After two iterations, the second Business Line model did not perform as well as the first model.  Precision and F1 Scores were lower. This was even after trying a variety of features and hypertuning the best performing model.

Model 1Business Line Model 2


Confusion matrix showing: True Negatives (381, 95.73%), False Positives (1, 0.25%), False Negatives (14, 3.52%), True Positives (2, 0.50%).

Compared to the other two models, Business Line 2 had significantly less data available. In addition, while having some success using features from the historical, non-digital dataset, many fields did not have enough variety/volume.

Out of this process, the team made recommendations for moving forward:

  1. Operationalize the first model with core business data
  2. Experiment with additional models for 2 customer subgroups in the 1st Business Line data. This decision was based on having some success with adding application fields as features in the original 1st Business Line model


Additional Modeling

Refine Model 1 – Core data

We settled on a core feature set, based on performance of past model experiments and desired analytics from the business. ​

Solidifying this base feature set allowed us to implement a more robust training and testing strategy called “Stratified K-Fold Cross-Validation.” Instead of training once and looking at one set of testing data, we can train 10 times and evaluate performance on 10 different testing sets. This also brought in the use of the performance metric of Recall: The measure of our model correctly identifying True Positives.

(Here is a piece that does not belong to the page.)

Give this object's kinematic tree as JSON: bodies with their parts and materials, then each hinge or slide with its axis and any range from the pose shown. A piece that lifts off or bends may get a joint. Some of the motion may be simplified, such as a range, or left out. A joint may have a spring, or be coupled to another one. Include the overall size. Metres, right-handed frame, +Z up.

Lastly, we experimented with omitting a period of time in the data set, as most of this set would not yet have associated claims history. ​

As we worked through tuning and review with the business, the business preferred the model more sensitive to claims than less as a first production implementation.

Final Scores

Model 1 - Refined


Subgroup Models

VGM selected two customer subgroups for additional modeling and we utilized the “Stratified K-Fold Cross-Validation” approach that was utilized in the refinement of Model 1.

Subgroup 1 Model

After two iterations of this model, the performance was not on par with combined, Business Line 1 Model even with the subgroup specific data from the core and non-digital, historical datasets. All the top features used by the model were from the core data, not the extracted historical data. ​

Similar to our earlier findings in the 2nd Business Line model, many of the fields were only filled in by less than 50% of the customers.

Business Line 1 Subgroup 1


Subgroup 2 Model

After trying numerous combinations of features on this subgroup specific model, there was no combination that produced results better than the combined, business line 1 model.

The historical data had no positive effect on the scoring of the model. The best observed result from adding this data is they had no effect. In all other cases, the result was worse than the best score using just customer fields.  ​

Again, looking at the data, most of the fields are only filled in by less than 50% of customers.

Business Line 1Subgroup 2

Operationalizing Model 1 into Business Workflows

At this point, we had a chosen model, Model 1, with a level of tuning that was sufficient for the business running in a Jupyter notebook and had determined as a project team that further experimentation at this time was not beneficial, we transitioned to getting the claim risk into the hands of the business.

SPR developed a small processor application called the Claim Risk Processor to make predictions in production. We took the model and incorporated it into an existing business process, so the underwriting team could see this score, along with some analysis metrics, as they make decisions.

Running in Azure, this program waits for new, digital data to enter an input queue. When a new request arrives, the processor reads it, loads the pretrained ML model, and predicts a claim risk score.​ The processor is the interface between VGM's orchestration middleware, and the ML model. It allows the prediction process to fit into VGM's existing workflows.

In addition to providing the claim risk prediction along with each response, a brief report is included that allows end users to gain insight about key features the model used to create the prediction. In addition, statistical tools were used to generate visuals detailing how much a specific input value affects the model across all customers. ​These visuals can help end users find inflection points in the range of inputs that the model deems significant.​

Even though the non-digital data is not included in our current production model, to support inclusion in the future, the OCR process can be triggered to ingest data as needed. As more data is gathered, it could be useful in the future. ML maturity journeys are not one and done. They are focused on achieving a goal with the data we have now and continuing experimentation with new hypotheses and datasets in the future.

Results / Takeaways

Our original hypothesis that the historical, non-digital data would be crucial alongside the core data set to achieve our goal, was incorrect. However, we were able to achieve our goal solely with the core data set, consistently identifying higher or lower risk of a claim. While the focused customer subgroups were not successful from a modeling perspective, this was a good learning experience for improving non-digital data entry processes.

Business takeaways include:

  • A few fields should be available for every customer since they are critically important to the ML model. If not entered by the customer, these data points should be collected and reviewed some other way at more regular intervals. These data points could be valuable, impactful model features in the future.
  • Some fields possibly do not need to be captured because they are not helping / not used to determine claim risk.
  • In this digital age, it would be easier to just have all customer inputs follow VGM’s digital channel, however, the need to allow customers to provide information non-digitally will continue to be needed to support their mission of Customer First.
  • The rate of change on data collection was too rapid to make a consistent data set over time, which is an important consideration as they make revisions going forward.
  • The business will be utilizing the initial model for a period before additional tuning or experimentation occurs.

Overall, the hypothesis was proven true and the processor application SPR built to host this model is a success. We were able to incorporate ML predictions of claim risk into an existing business process so the underwriting team can see the score, along with analysis metrics, as they make decisions, ultimately benefiting both VGM and their customers.